**WHAT YOU ARE ASKED TO DO**.
Copy the data word for word, keeping every line.

## BEGIN

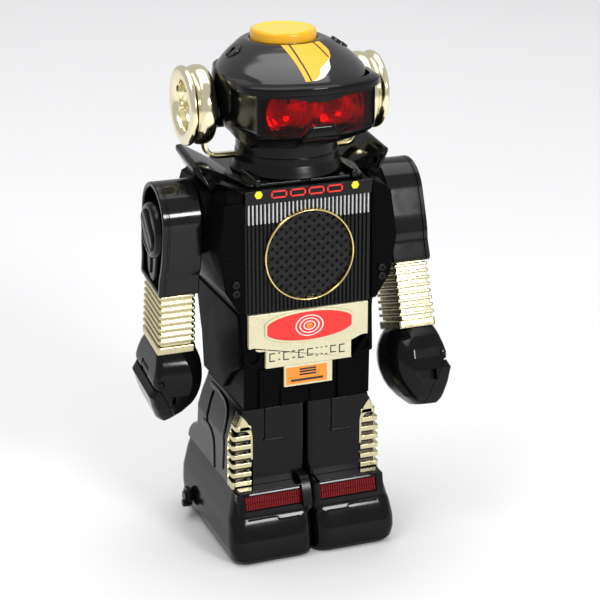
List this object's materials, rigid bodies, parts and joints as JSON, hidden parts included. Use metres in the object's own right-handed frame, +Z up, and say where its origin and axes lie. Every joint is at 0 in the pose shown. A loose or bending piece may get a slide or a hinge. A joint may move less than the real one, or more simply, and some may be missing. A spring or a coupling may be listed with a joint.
{
  "type": "walking toy robot",
  "caption": "Walking toy robot with swinging arms, claw hands, sliding feet on rollers, a chest speaker, a red visor, metallised ear horns and a push button on its head.",
  "frame": {"origin": "on the floor, at the middle of the bounding box seen from above", "axes": "+Z up, the robot faces -Y, its own left side is +X"},
  "size_m": [0.1428, 0.097, 0.256],
  "materials": {
    "black_gloss": "glossy moulded black plastic, slightly dusty",
    "black_satin": "satin black plastic",
    "metallised": "vacuum metallised pale gold plastic",
    "red_clear": "transparent red moulded lens",
    "yellow_gloss": "glossy yellow plastic",
    "silver_fin": "hot-stamped silver",
    "speaker_black": "satin black grille",
    "sticker_yellow": "printed yellow sticker with two black lines",
    "sticker_red": "printed red",
    "sticker_orange": "printed orange label",
    "reflector": "metallised reflector",
    "lamp_glass": "clear lamp glass",
    "board_green": "printed circuit board",
    "cell_wrap": "printed cell sleeve",
    "motor_can": "plated motor can",
    "speaker_steel": "plated steel",
    "steel": "bright steel",
    "gear_white": "natural nylon"
  },
  "bodies": {
    "torso": {"torso_front_shell": "black_gloss", "torso_rear_shell": "black_satin", "shell_screws": "steel", "battery_cells": "cell_wrap", "chest_panel": "black_satin", "chest_fins": "silver_fin", "header_sticker": "sticker_red", "speaker_ring": "metallised", "speaker_grille": "speaker_black", "speaker_driver": "speaker_steel", "badge_plate": "metallised", "badge_emblem": "sticker_red", "badge_label": "sticker_orange", "chest_bolts": "black_gloss", "collar": "black_gloss", "circuit_board": "board_green", "neck": "black_gloss", "head_dome": "black_gloss", "head_face_frame": "black_gloss", "visor_lens": "red_clear", "eye_reflector": "reflector", "eye_lamps": "lamp_glass", "dome_stripe": "sticker_yellow", "right_ear_horn": "metallised", "left_ear_horn": "metallised", "ear_straps": "metallised", "button_spring": "steel", "button_switch": "black_satin", "gearbox_frame": "gear_white", "motor": "motor_can"},
    "head_button": {"head_button": "yellow_gloss"},
    "battery_door": {"battery_door": "black_satin"},
    "motor_pinion": {"motor_pinion": "gear_white"},
    "crank": {"drive_gear": "gear_white", "crank_shaft": "steel"},
    "mode_knob": {"mode_knob": "black_satin"},
    "right_arm": {"right_shoulder_shell": "black_gloss", "right_shoulder_cap": "black_gloss", "right_forearm": "metallised", "right_hand": "black_gloss"},
    "right_jaw": {"right_jaw": "black_gloss"},
    "right_leg": {"right_leg_shell": "black_gloss", "right_sole_plate": "black_satin", "right_shin_grille": "metallised", "right_foot_lens": "red_clear", "foot_bridge": "black_gloss"},
    "right_front_roller": {"right_front_roller": "black_satin"},
    "right_rear_roller": {"right_rear_roller": "black_satin"},
    "left_arm": {"left_shoulder_shell": "black_gloss", "left_shoulder_cap": "black_gloss", "left_forearm": "metallised", "left_hand": "black_gloss"},
    "left_jaw": {"left_jaw": "black_gloss"},
    "left_leg": {"left_leg_shell": "black_gloss", "left_sole_plate": "black_satin", "left_shin_grille": "metallised", "left_foot_lens": "red_clear"},
    "left_front_roller": {"left_front_roller": "black_satin"},
    "left_rear_roller": {"left_rear_roller": "black_satin"}
  },
  "joints": [
    {"name": "right_arm_swing", "type": "hinge", "parent": "torso", "child": "right_arm", "pos_m": [-0.047, 0.0045, 0.1685], "axis": [1, 0, 0], "range_deg": [-98.1, 36.9]},
    {"name": "right_jaw_open", "type": "hinge", "parent": "right_arm", "child": "right_jaw", "pos_m": [-0.0663, 0.01584, 0.0888], "axis": [0, 0.99, 0.1409], "range_deg": [0, 35]},
    {"name": "left_arm_swing", "type": "hinge", "parent": "torso", "child": "left_arm", "pos_m": [0.047, 0.0045, 0.1685], "axis": [1, 0, 0], "range_deg": [-70.1, 64.9]},
    {"name": "left_jaw_open", "type": "hinge", "parent": "left_arm", "child": "left_jaw", "pos_m": [0.0663, -0.0229, 0.09281], "axis": [0, -0.9403, 0.3404], "range_deg": [0, 35]},
    {"name": "button_press", "type": "slide", "parent": "torso", "child": "head_button", "axis": [0, 0, -1], "range_m": [0, 0.0025], "stiffness_N_per_m": 400, "springref_m": -0.001, "deforming": ["button_spring"]},
    {"name": "battery_door_hinge", "type": "hinge", "parent": "torso", "child": "battery_door", "pos_m": [0, 0.0369, 0.1236], "axis": [-1, 0, 0], "range_deg": [0, 70]},
    {"name": "right_leg_stride", "type": "slide", "parent": "torso", "child": "right_leg", "axis": [0, 1, 0], "range_m": [-0.004, 0.004]},
    {"name": "right_front_roller_spin", "type": "hinge", "parent": "right_leg", "child": "right_front_roller", "pos_m": [-0.0216, -0.0195, 0.00665], "axis": [1, 0, 0], "continuous": true},
    {"name": "right_rear_roller_spin", "type": "hinge", "parent": "right_leg", "child": "right_rear_roller", "pos_m": [-0.0216, 0.0285, 0.00665], "axis": [1, 0, 0], "continuous": true},
    {"name": "left_leg_stride", "type": "slide", "parent": "torso", "child": "left_leg", "axis": [0, 1, 0], "range_m": [-0.004, 0.004]},
    {"name": "left_front_roller_spin", "type": "hinge", "parent": "left_leg", "child": "left_front_roller", "pos_m": [0.0216, -0.0195, 0.00665], "axis": [1, 0, 0], "continuous": true},
    {"name": "left_rear_roller_spin", "type": "hinge", "parent": "left_leg", "child": "left_rear_roller", "pos_m": [0.0216, 0.0285, 0.00665], "axis": [1, 0, 0], "continuous": true},
    {"name": "crank_spin", "type": "hinge", "parent": "torso", "child": "crank", "pos_m": [0, 0.0005, 0.109], "axis": [1, 0, 0], "continuous": true},
    {"name": "pinion_spin", "type": "hinge", "parent": "torso", "child": "motor_pinion", "pos_m": [0.0235, 0.0205, 0.109], "axis": [1, 0, 0], "continuous": true},
    {"name": "mode_knob_turn", "type": "hinge", "parent": "right_leg", "child": "mode_knob", "pos_m": [-0.0455, 0.0255, 0.0105], "axis": [1, 0, 0], "range_deg": [-40, 40]}
  ],
  "couplings": [
    {"joint": "pinion_spin", "follows": "crank_spin", "ratio": -4},
    {"joint": "left_leg_stride", "follows": "right_leg_stride", "ratio": -1}
  ]
}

## END

**OUTPUT BELOW**.
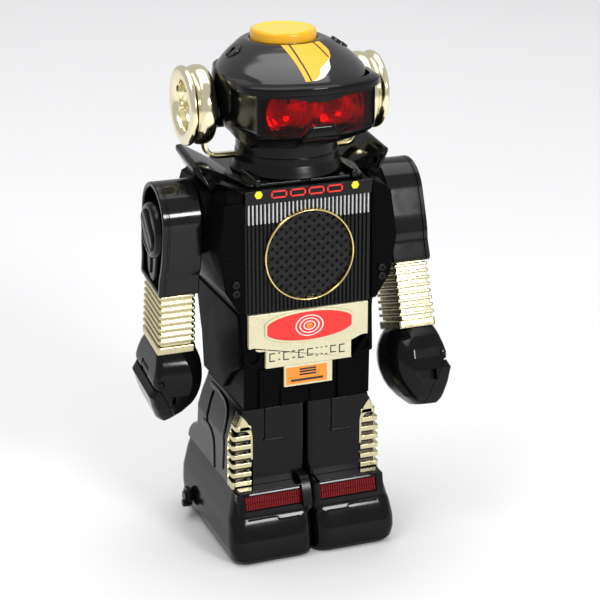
List this object's materials, rigid bodies, parts and joints as JSON, hidden parts included. Use metres in the object's own right-handed frame, +Z up, and say where its origin and axes lie. Every joint is at 0 in the pose shown. A loose or bending piece may get a slide or a hinge. A joint may move less than the real one, or more simply, and some may be missing. A spring or a coupling may be listed with a joint.
{
  "type": "walking toy robot",
  "caption": "Walking toy robot with swinging arms, claw hands, sliding feet on rollers, a chest speaker, a red visor, metallised ear horns and a push button on its head.",
  "frame": {"origin": "on the floor, at the middle of the bounding box seen from above", "axes": "+Z up, the robot faces -Y, its own left side is +X"},
  "size_m": [0.1428, 0.097, 0.256],
  "materials": {
    "black_gloss": "glossy moulded black plastic, slightly dusty",
    "black_satin": "satin black plastic",
    "metallised": "vacuum metallised pale gold plastic",
    "red_clear": "transparent red moulded lens",
    "yellow_gloss": "glossy yellow plastic",
    "silver_fin": "hot-stamped silver",
    "speaker_black": "satin black grille",
    "sticker_yellow": "printed yellow sticker with two black lines",
    "sticker_red": "printed red",
    "sticker_orange": "printed orange label",
    "reflector": "metallised reflector",
    "lamp_glass": "clear lamp glass",
    "board_green": "printed circuit board",
    "cell_wrap": "printed cell sleeve",
    "motor_can": "plated motor can",
    "speaker_steel": "plated steel",
    "steel": "bright steel",
    "gear_white": "natural nylon"
  },
  "bodies": {
    "torso": {"torso_front_shell": "black_gloss", "torso_rear_shell": "black_satin", "shell_screws": "steel", "battery_cells": "cell_wrap", "chest_panel": "black_satin", "chest_fins": "silver_fin", "header_sticker": "sticker_red", "speaker_ring": "metallised", "speaker_grille": "speaker_black", "speaker_driver": "speaker_steel", "badge_plate": "metallised", "badge_emblem": "sticker_red", "badge_label": "sticker_orange", "chest_bolts": "black_gloss", "collar": "black_gloss", "circuit_board": "board_green", "neck": "black_gloss", "head_dome": "black_gloss", "head_face_frame": "black_gloss", "visor_lens": "red_clear", "eye_reflector": "reflector", "eye_lamps": "lamp_glass", "dome_stripe": "sticker_yellow", "right_ear_horn": "metallised", "left_ear_horn": "metallised", "ear_straps": "metallised", "button_spring": "steel", "button_switch": "black_satin", "gearbox_frame": "gear_white", "motor": "motor_can"},
    "head_button": {"head_button": "yellow_gloss"},
    "battery_door": {"battery_door": "black_satin"},
    "motor_pinion": {"motor_pinion": "gear_white"},
    "crank": {"drive_gear": "gear_white", "crank_shaft": "steel"},
    "mode_knob": {"mode_knob": "black_satin"},
    "right_arm": {"right_shoulder_shell": "black_gloss", "right_shoulder_cap": "black_gloss", "right_forearm": "metallised", "right_hand": "black_gloss"},
    "right_jaw": {"right_jaw": "black_gloss"},
    "right_leg": {"right_leg_shell": "black_gloss", "right_sole_plate": "black_satin", "right_shin_grille": "metallised", "right_foot_lens": "red_clear", "foot_bridge": "black_gloss"},
    "right_front_roller": {"right_front_roller": "black_satin"},
    "right_rear_roller": {"right_rear_roller": "black_satin"},
    "left_arm": {"left_shoulder_shell": "black_gloss", "left_shoulder_cap": "black_gloss", "left_forearm": "metallised", "left_hand": "black_gloss"},
    "left_jaw": {"left_jaw": "black_gloss"},
    "left_leg": {"left_leg_shell": "black_gloss", "left_sole_plate": "black_satin", "left_shin_grille": "metallised", "left_foot_lens": "red_clear"},
    "left_front_roller": {"left_front_roller": "black_satin"},
    "left_rear_roller": {"left_rear_roller": "black_satin"}
  },
  "joints": [
    {"name": "right_arm_swing", "type": "hinge", "parent": "torso", "child": "right_arm", "pos_m": [-0.047, 0.0045, 0.1685], "axis": [1, 0, 0], "range_deg": [-98.1, 36.9]},
    {"name": "right_jaw_open", "type": "hinge", "parent": "right_arm", "child": "right_jaw", "pos_m": [-0.0663, 0.01584, 0.0888], "axis": [0, 0.99, 0.1409], "range_deg": [0, 35]},
    {"name": "left_arm_swing", "type": "hinge", "parent": "torso", "child": "left_arm", "pos_m": [0.047, 0.0045, 0.1685], "axis": [1, 0, 0], "range_deg": [-70.1, 64.9]},
    {"name": "left_jaw_open", "type": "hinge", "parent": "left_arm", "child": "left_jaw", "pos_m": [0.0663, -0.0229, 0.09281], "axis": [0, -0.9403, 0.3404], "range_deg": [0, 35]},
    {"name": "button_press", "type": "slide", "parent": "torso", "child": "head_button", "axis": [0, 0, -1], "range_m": [0, 0.0025], "stiffness_N_per_m": 400, "springref_m": -0.001, "deforming": ["button_spring"]},
    {"name": "battery_door_hinge", "type": "hinge", "parent": "torso", "child": "battery_door", "pos_m": [0, 0.0369, 0.1236], "axis": [-1, 0, 0], "range_deg": [0, 70]},
    {"name": "right_leg_stride", "type": "slide", "parent": "torso", "child": "right_leg", "axis": [0, 1, 0], "range_m": [-0.004, 0.004]},
    {"name": "right_front_roller_spin", "type": "hinge", "parent": "right_leg", "child": "right_front_roller", "pos_m": [-0.0216, -0.0195, 0.00665], "axis": [1, 0, 0], "continuous": true},
    {"name": "right_rear_roller_spin", "type": "hinge", "parent": "right_leg", "child": "right_rear_roller", "pos_m": [-0.0216, 0.0285, 0.00665], "axis": [1, 0, 0], "continuous": true},
    {"name": "left_leg_stride", "type": "slide", "parent": "torso", "child": "left_leg", "axis": [0, 1, 0], "range_m": [-0.004, 0.004]},
    {"name": "left_front_roller_spin", "type": "hinge", "parent": "left_leg", "child": "left_front_roller", "pos_m": [0.0216, -0.0195, 0.00665], "axis": [1, 0, 0], "continuous": true},
    {"name": "left_rear_roller_spin", "type": "hinge", "parent": "left_leg", "child": "left_rear_roller", "pos_m": [0.0216, 0.0285, 0.00665], "axis": [1, 0, 0], "continuous": true},
    {"name": "crank_spin", "type": "hinge", "parent": "torso", "child": "crank", "pos_m": [0, 0.0005, 0.109], "axis": [1, 0, 0], "continuous": true},
    {"name": "pinion_spin", "type": "hinge", "parent": "torso", "child": "motor_pinion", "pos_m": [0.0235, 0.0205, 0.109], "axis": [1, 0, 0], "continuous": true},
    {"name": "mode_knob_turn", "type": "hinge", "parent": "right_leg", "child": "mode_knob", "pos_m": [-0.0455, 0.0255, 0.0105], "axis": [1, 0, 0], "range_deg": [-40, 40]}
  ],
  "couplings": [
    {"joint": "pinion_spin", "follows": "crank_spin", "ratio": -4},
    {"joint": "left_leg_stride", "follows": "right_leg_stride", "ratio": -1}
  ]
}